The Supreme Court of Kenya has stopped the Kenyan Revenue Authority from collecting the sum of Sh3.7 billion being excise duties on returnable bottles accrued to Centum Investment Company which sold its Coca-Cola bottling businesses.
The company sold 27.6% of its stake in Nairobi Bottlers and 53.9% at Almasi Beverages to Coca-Cola Beverages Africa in 2019. It has since been at loggerheads with the KRA as the authority demanded a fifth of the 19.3 billion shillings sale.
A 2004 amendment to the Customs and Excise Act removed the clause that dealt with the payable on returnable bottles, which the KRA interpreted as having the right to receive the excise duty of it.

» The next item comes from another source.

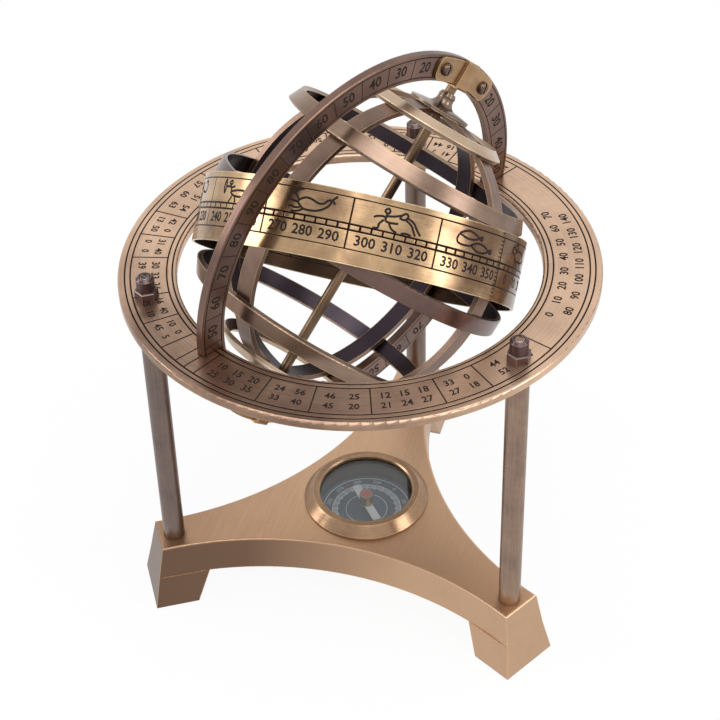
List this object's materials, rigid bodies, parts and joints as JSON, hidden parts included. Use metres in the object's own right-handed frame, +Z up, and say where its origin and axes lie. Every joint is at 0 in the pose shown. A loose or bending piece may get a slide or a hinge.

According to the Supreme Court, the matter was previously settled at the lower courts and as such, the constitutional review was not the fault of Centum, it cannot restart the case. “We note that the dispute commenced in the High Court in October 2012, 10 years ago, then moved to the Court of Appeal, over nine years ago in July 2013,” the court said in the ruling. “To start the case all over again, for no fault of the respondents, is not only unconscionable but also insensitive and cruel.”
The KRA initially sought Sh5.6 billion from the bottling company but as Centum did not fully own the business and ran a subsidiary of the The Coca-Cola Company in the United States, its exposure was limited to Sh.3.7 billion.
The demand was to collect excise taxes on costs incurred during washing and sanitising returned bottles. In 2012, a High Court ruled in favour of the KRA to collect the taxes, a decision that was reversed when Centum went to the Court of Appeal.